## Written instruction:
The entries below should be output exactly as written.

## Records that describe objects:
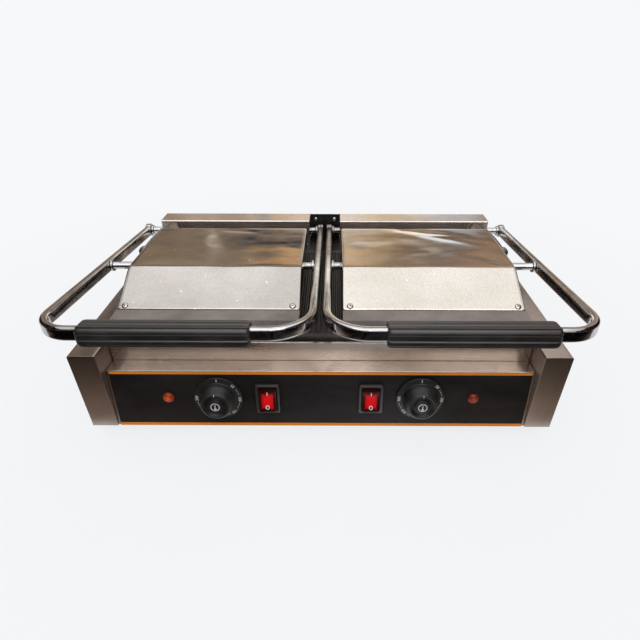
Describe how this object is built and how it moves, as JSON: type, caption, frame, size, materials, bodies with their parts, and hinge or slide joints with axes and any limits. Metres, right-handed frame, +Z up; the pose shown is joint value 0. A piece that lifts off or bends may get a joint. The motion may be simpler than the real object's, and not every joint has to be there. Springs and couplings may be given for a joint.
{
  "type": "double panini press",
  "caption": "Countertop contact grill with hinged ribbed upper plates over a wide ribbed lower plate, thermostat knobs and a slide-out grease tray.",
  "frame": {"origin": "centre of the object's footprint, at the height of the undersides of the feet", "axes": "+X to the right seen from the front, +Y to the back, +Z up"},
  "size_m": [0.5744, 0.3728, 0.1775],
  "materials": {
    "stainless": "brushed stainless sheet, warm grey",
    "cover": "fine-grained stainless sheet, lightly used",
    "chrome": "polished chrome plate",
    "cast_iron": "dark seasoned cast iron with a fine sand-cast grain",
    "zinc": "zinc-plated steel",
    "spring_steel": "oiled spring steel",
    "black_plastic": "black phenolic plastic, satin",
    "fascia": "black printed overlay, satin gloss",
    "rubber": "moulded black rubber",
    "amber_lens": "translucent amber lens",
    "red_lens": "translucent red, lit from inside",
    "element_sheath": "heat-darkened element sheath",
    "ceramic": "unglazed ceramic"
  },
  "bodies": {
    "body": {"side_box_left": "stainless", "side_box_right": "stainless", "front_panel": "stainless", "rear_deck": "stainless", "back_panel": "stainless", "rear_housing": "stainless", "lower_plate": "cast_iron", "base_pan": "zinc", "heat_shield": "zinc", "plate_rail_left": "zinc", "plate_rail_right": "zinc", "hinge_bearing_outer_left": "zinc", "hinge_bearing_outer_right": "zinc", "hinge_bearing_inner_left": "zinc", "hinge_bearing_inner_right": "zinc", "conduit_gland_left": "zinc", "conduit_gland_right": "zinc", "thermostat_left": "zinc", "thermostat_right": "zinc", "torsion_spring_left": "spring_steel", "torsion_spring_right": "spring_steel", "power_inlet": "black_plastic", "switch_housing_left": "black_plastic", "switch_housing_right": "black_plastic", "control_fascia": "fascia", "foot_front_left": "rubber", "foot_front_right": "rubber", "foot_rear_left": "rubber", "foot_rear_right": "rubber", "lamp_left": "amber_lens", "lamp_right": "amber_lens", "lower_element_left": "element_sheath", "lower_element_right": "element_sheath", "terminal_block": "ceramic"},
    "tray": {"grease_tray": "stainless"},
    "left_handle": {"handle_bar_left": "chrome", "grip_left": "black_plastic", "hinge_shaft_left": "chrome", "pivot_rod_left": "chrome"},
    "left_plate": {"upper_casting_left": "cast_iron", "upper_cover_left": "cover", "upper_element_left": "element_sheath", "conduit_elbow_left": "zinc", "conduit_left": "zinc"},
    "left_knob": {"knob_left": "black_plastic"},
    "left_rocker": {"rocker_left": "red_lens"},
    "right_handle": {"handle_bar_right": "chrome", "grip_right": "black_plastic", "hinge_shaft_right": "chrome", "pivot_rod_right": "chrome"},
    "right_plate": {"upper_casting_right": "cast_iron", "upper_cover_right": "cover", "upper_element_right": "element_sheath", "conduit_elbow_right": "zinc", "conduit_right": "zinc"},
    "right_knob": {"knob_right": "black_plastic"},
    "right_rocker": {"rocker_right": "red_lens"}
  },
  "joints": [
    {"name": "tray_slide", "type": "slide", "parent": "body", "child": "tray", "axis": [0, -1, 0], "range_m": [0, 0.06]},
    {"name": "left_lid", "type": "hinge", "parent": "body", "child": "left_handle", "pos_m": [-0.145, 0.15806, 0.138], "axis": [-1, 0, 0], "range_deg": [0, 65], "stiffness_Nm_per_rad": 1.7, "springref_deg": 166.16, "deforming": ["conduit_left"]},
    {"name": "left_plate_tilt", "type": "hinge", "parent": "left_handle", "child": "left_plate", "pos_m": [-0.145, 0.00406, 0.15086], "axis": [-1, 0, 0], "range_deg": [-20, 0]},
    {"name": "left_thermostat", "type": "hinge", "parent": "body", "child": "left_knob", "pos_m": [-0.1166, -0.16132, 0.06216], "axis": [0, 0.9925, -0.1226], "range_deg": [0, 270]},
    {"name": "left_power", "type": "hinge", "parent": "body", "child": "left_rocker", "pos_m": [-0.0601, -0.15438, 0.0613], "axis": [1, 0, 0], "range_deg": [0, 14]},
    {"name": "right_lid", "type": "hinge", "parent": "body", "child": "right_handle", "pos_m": [0.145, 0.15806, 0.138], "axis": [-1, 0, 0], "range_deg": [0, 65], "stiffness_Nm_per_rad": 1.7, "springref_deg": 166.16, "deforming": ["conduit_right"]},
    {"name": "right_plate_tilt", "type": "hinge", "parent": "right_handle", "child": "right_plate", "pos_m": [0.145, 0.00406, 0.15086], "axis": [-1, 0, 0], "range_deg": [-20, 0]},
    {"name": "right_thermostat", "type": "hinge", "parent": "body", "child": "right_knob", "pos_m": [0.1134, -0.16132, 0.06216], "axis": [0, 0.9925, -0.1226], "range_deg": [0, 270]},
    {"name": "right_power", "type": "hinge", "parent": "body", "child": "right_rocker", "pos_m": [0.0569, -0.15438, 0.0613], "axis": [1, 0, 0], "range_deg": [0, 14]}
  ],
  "couplings": [
    {"joint": "left_plate_tilt", "follows": "left_lid", "ratio": -0.3},
    {"joint": "right_plate_tilt", "follows": "right_lid", "ratio": -0.3}
  ]
}
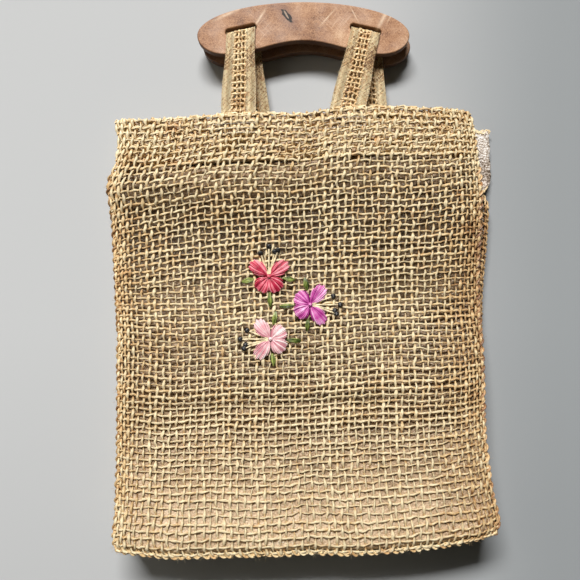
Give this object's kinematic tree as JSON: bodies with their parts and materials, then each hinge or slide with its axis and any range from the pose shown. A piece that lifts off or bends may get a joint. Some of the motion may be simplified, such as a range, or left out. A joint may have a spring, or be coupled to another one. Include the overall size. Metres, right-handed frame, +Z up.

## Response:
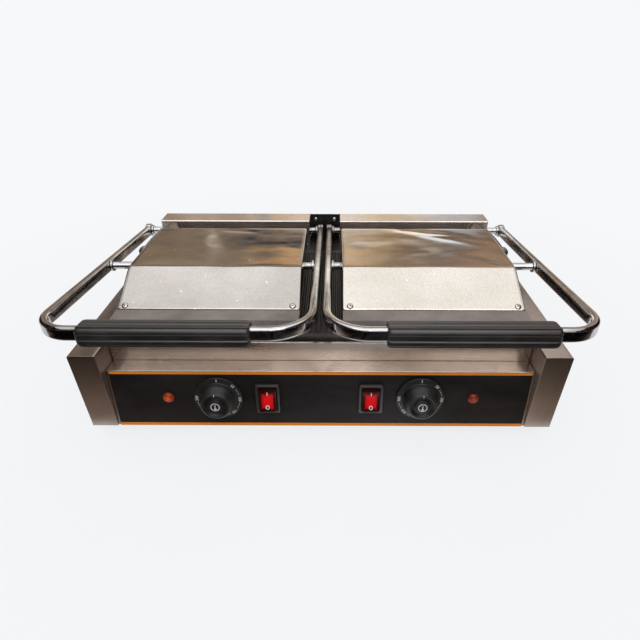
Describe how this object is built and how it moves, as JSON: type, caption, frame, size, materials, bodies with their parts, and hinge or slide joints with axes and any limits. Metres, right-handed frame, +Z up; the pose shown is joint value 0. A piece that lifts off or bends may get a joint. The motion may be simpler than the real object's, and not every joint has to be there. Springs and couplings may be given for a joint.
{
  "type": "double panini press",
  "caption": "Countertop contact grill with hinged ribbed upper plates over a wide ribbed lower plate, thermostat knobs and a slide-out grease tray.",
  "frame": {"origin": "centre of the object's footprint, at the height of the undersides of the feet", "axes": "+X to the right seen from the front, +Y to the back, +Z up"},
  "size_m": [0.5744, 0.3728, 0.1775],
  "materials": {
    "stainless": "brushed stainless sheet, warm grey",
    "cover": "fine-grained stainless sheet, lightly used",
    "chrome": "polished chrome plate",
    "cast_iron": "dark seasoned cast iron with a fine sand-cast grain",
    "zinc": "zinc-plated steel",
    "spring_steel": "oiled spring steel",
    "black_plastic": "black phenolic plastic, satin",
    "fascia": "black printed overlay, satin gloss",
    "rubber": "moulded black rubber",
    "amber_lens": "translucent amber lens",
    "red_lens": "translucent red, lit from inside",
    "element_sheath": "heat-darkened element sheath",
    "ceramic": "unglazed ceramic"
  },
  "bodies": {
    "body": {"side_box_left": "stainless", "side_box_right": "stainless", "front_panel": "stainless", "rear_deck": "stainless", "back_panel": "stainless", "rear_housing": "stainless", "lower_plate": "cast_iron", "base_pan": "zinc", "heat_shield": "zinc", "plate_rail_left": "zinc", "plate_rail_right": "zinc", "hinge_bearing_outer_left": "zinc", "hinge_bearing_outer_right": "zinc", "hinge_bearing_inner_left": "zinc", "hinge_bearing_inner_right": "zinc", "conduit_gland_left": "zinc", "conduit_gland_right": "zinc", "thermostat_left": "zinc", "thermostat_right": "zinc", "torsion_spring_left": "spring_steel", "torsion_spring_right": "spring_steel", "power_inlet": "black_plastic", "switch_housing_left": "black_plastic", "switch_housing_right": "black_plastic", "control_fascia": "fascia", "foot_front_left": "rubber", "foot_front_right": "rubber", "foot_rear_left": "rubber", "foot_rear_right": "rubber", "lamp_left": "amber_lens", "lamp_right": "amber_lens", "lower_element_left": "element_sheath", "lower_element_right": "element_sheath", "terminal_block": "ceramic"},
    "tray": {"grease_tray": "stainless"},
    "left_handle": {"handle_bar_left": "chrome", "grip_left": "black_plastic", "hinge_shaft_left": "chrome", "pivot_rod_left": "chrome"},
    "left_plate": {"upper_casting_left": "cast_iron", "upper_cover_left": "cover", "upper_element_left": "element_sheath", "conduit_elbow_left": "zinc", "conduit_left": "zinc"},
    "left_knob": {"knob_left": "black_plastic"},
    "left_rocker": {"rocker_left": "red_lens"},
    "right_handle": {"handle_bar_right": "chrome", "grip_right": "black_plastic", "hinge_shaft_right": "chrome", "pivot_rod_right": "chrome"},
    "right_plate": {"upper_casting_right": "cast_iron", "upper_cover_right": "cover", "upper_element_right": "element_sheath", "conduit_elbow_right": "zinc", "conduit_right": "zinc"},
    "right_knob": {"knob_right": "black_plastic"},
    "right_rocker": {"rocker_right": "red_lens"}
  },
  "joints": [
    {"name": "tray_slide", "type": "slide", "parent": "body", "child": "tray", "axis": [0, -1, 0], "range_m": [0, 0.06]},
    {"name": "left_lid", "type": "hinge", "parent": "body", "child": "left_handle", "pos_m": [-0.145, 0.15806, 0.138], "axis": [-1, 0, 0], "range_deg": [0, 65], "stiffness_Nm_per_rad": 1.7, "springref_deg": 166.16, "deforming": ["conduit_left"]},
    {"name": "left_plate_tilt", "type": "hinge", "parent": "left_handle", "child": "left_plate", "pos_m": [-0.145, 0.00406, 0.15086], "axis": [-1, 0, 0], "range_deg": [-20, 0]},
    {"name": "left_thermostat", "type": "hinge", "parent": "body", "child": "left_knob", "pos_m": [-0.1166, -0.16132, 0.06216], "axis": [0, 0.9925, -0.1226], "range_deg": [0, 270]},
    {"name": "left_power", "type": "hinge", "parent": "body", "child": "left_rocker", "pos_m": [-0.0601, -0.15438, 0.0613], "axis": [1, 0, 0], "range_deg": [0, 14]},
    {"name": "right_lid", "type": "hinge", "parent": "body", "child": "right_handle", "pos_m": [0.145, 0.15806, 0.138], "axis": [-1, 0, 0], "range_deg": [0, 65], "stiffness_Nm_per_rad": 1.7, "springref_deg": 166.16, "deforming": ["conduit_right"]},
    {"name": "right_plate_tilt", "type": "hinge", "parent": "right_handle", "child": "right_plate", "pos_m": [0.145, 0.00406, 0.15086], "axis": [-1, 0, 0], "range_deg": [-20, 0]},
    {"name": "right_thermostat", "type": "hinge", "parent": "body", "child": "right_knob", "pos_m": [0.1134, -0.16132, 0.06216], "axis": [0, 0.9925, -0.1226], "range_deg": [0, 270]},
    {"name": "right_power", "type": "hinge", "parent": "body", "child": "right_rocker", "pos_m": [0.0569, -0.15438, 0.0613], "axis": [1, 0, 0], "range_deg": [0, 14]}
  ],
  "couplings": [
    {"joint": "left_plate_tilt", "follows": "left_lid", "ratio": -0.3},
    {"joint": "right_plate_tilt", "follows": "right_lid", "ratio": -0.3}
  ]
}
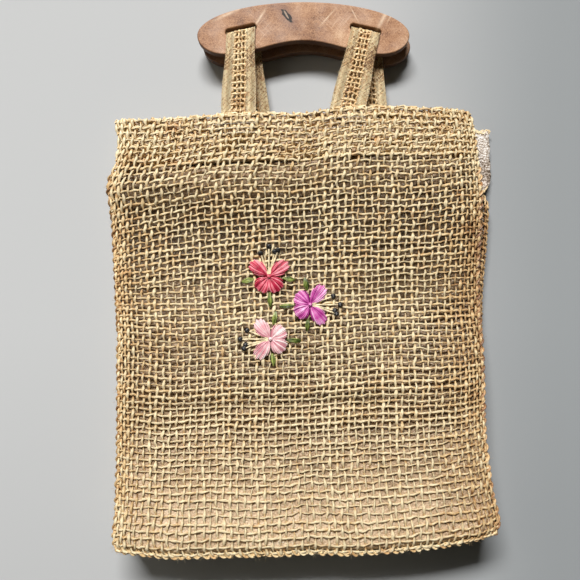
Give this object's kinematic tree as JSON: bodies with their parts and materials, then each hinge or slide with its axis and any range from the pose shown. A piece that lifts off or bends may get a joint. Some of the motion may be simplified, such as a range, or left out. A joint may have a spring, or be coupled to another one. Include the overall size. Metres, right-handed frame, +Z up.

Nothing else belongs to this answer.